Vertically hierarchical electro-photonic neural network by cascading element-wise multiplication

Abstract

Integrated photonic neural networks (PNNs) usually adopt traditional convolutional neural network (CNN) or multilayer perceptron (MLP) network models. These models consist of horizontally cascaded deep layer architectures interleaved by nonlinear activation functions. However, there are practical challenges for on-chip realizing such architectures, including the optical loss and the lack of efficient on-chip optical activation nonlinearity. Here, we propose a vertically hierarchical photonic neural network leveraging electro-optical element-wise multiplication to extract an element-wise feature in a polynomial projection space, which enables high-accuracy classification.
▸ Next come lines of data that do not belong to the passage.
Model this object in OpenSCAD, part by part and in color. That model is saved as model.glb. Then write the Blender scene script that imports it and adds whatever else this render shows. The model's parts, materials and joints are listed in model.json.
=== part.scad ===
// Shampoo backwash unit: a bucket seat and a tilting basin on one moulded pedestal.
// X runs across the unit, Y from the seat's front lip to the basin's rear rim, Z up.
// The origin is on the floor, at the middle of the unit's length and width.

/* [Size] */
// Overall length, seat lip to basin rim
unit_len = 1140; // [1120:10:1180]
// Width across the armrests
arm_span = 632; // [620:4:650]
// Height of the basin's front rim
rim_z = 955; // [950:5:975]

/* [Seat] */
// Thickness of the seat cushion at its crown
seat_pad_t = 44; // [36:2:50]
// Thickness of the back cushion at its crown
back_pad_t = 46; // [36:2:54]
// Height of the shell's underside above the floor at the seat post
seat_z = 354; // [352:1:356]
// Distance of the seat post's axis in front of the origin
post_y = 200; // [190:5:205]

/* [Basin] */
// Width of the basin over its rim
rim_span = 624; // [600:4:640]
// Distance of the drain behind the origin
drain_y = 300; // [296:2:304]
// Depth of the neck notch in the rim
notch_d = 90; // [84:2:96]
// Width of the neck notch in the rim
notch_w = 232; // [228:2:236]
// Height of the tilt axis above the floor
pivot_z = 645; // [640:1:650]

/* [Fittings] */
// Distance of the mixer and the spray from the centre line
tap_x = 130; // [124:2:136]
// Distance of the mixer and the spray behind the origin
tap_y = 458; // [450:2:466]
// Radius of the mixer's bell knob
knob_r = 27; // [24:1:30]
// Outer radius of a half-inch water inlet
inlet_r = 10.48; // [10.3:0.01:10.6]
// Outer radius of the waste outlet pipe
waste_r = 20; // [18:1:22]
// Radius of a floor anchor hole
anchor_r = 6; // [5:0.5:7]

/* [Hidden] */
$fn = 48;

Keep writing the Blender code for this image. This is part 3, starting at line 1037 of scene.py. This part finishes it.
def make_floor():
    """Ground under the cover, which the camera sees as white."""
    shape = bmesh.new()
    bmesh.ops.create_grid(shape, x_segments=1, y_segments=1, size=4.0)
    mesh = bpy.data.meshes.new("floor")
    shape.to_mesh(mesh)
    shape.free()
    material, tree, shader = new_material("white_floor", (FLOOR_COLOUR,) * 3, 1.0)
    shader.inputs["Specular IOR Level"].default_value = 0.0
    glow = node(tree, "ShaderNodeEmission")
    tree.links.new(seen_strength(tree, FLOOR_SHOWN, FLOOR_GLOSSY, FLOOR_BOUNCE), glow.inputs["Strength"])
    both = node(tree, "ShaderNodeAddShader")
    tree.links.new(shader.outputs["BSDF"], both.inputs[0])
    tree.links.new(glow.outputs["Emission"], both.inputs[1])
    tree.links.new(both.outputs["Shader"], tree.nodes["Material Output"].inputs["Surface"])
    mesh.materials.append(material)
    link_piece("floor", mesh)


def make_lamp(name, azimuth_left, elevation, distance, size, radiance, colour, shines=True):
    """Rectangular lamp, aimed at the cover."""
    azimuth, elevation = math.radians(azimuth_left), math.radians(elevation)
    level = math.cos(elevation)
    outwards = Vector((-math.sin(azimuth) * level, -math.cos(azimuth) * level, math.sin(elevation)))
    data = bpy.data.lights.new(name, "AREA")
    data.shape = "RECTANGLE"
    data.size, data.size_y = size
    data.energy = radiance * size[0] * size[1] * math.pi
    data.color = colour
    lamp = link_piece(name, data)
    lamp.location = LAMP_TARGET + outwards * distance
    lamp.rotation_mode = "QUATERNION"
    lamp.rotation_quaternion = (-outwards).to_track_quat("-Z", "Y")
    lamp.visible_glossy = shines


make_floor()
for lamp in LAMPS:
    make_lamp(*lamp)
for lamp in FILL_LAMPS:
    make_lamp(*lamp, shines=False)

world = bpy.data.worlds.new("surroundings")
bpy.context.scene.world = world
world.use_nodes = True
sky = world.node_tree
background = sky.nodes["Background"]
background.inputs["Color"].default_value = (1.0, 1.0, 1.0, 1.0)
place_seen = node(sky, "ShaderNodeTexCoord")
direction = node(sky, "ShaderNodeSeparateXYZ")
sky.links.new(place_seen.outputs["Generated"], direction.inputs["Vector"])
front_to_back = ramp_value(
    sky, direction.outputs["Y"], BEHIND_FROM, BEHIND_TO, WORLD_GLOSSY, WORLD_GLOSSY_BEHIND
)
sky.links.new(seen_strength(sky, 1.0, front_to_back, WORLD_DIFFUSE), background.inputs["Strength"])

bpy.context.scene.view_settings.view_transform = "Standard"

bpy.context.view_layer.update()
For this network architecture, the light propagates through only two fully connected linear layers; thus, vertical extension to the deep layer is not limited by optical loss. This electro-photonic network can perform equivalently to or outperform optical CNN and MLP models even without interleaving deep layers by activation functions, benchmarking ∼97.9%, ∼87.7%, and ∼90.3% average blind-testing accuracies, for the whole test sets of MNIST handwritten digits, Fashion-MNIST images, and KMNIST Japanese cursive characters, respectively. It also demonstrates a >99% accuracy for boundary prediction of 12-labeled clusters. This work presents a different PNN architecture, which offers both high performance and better amenability to an integrated photonics platform.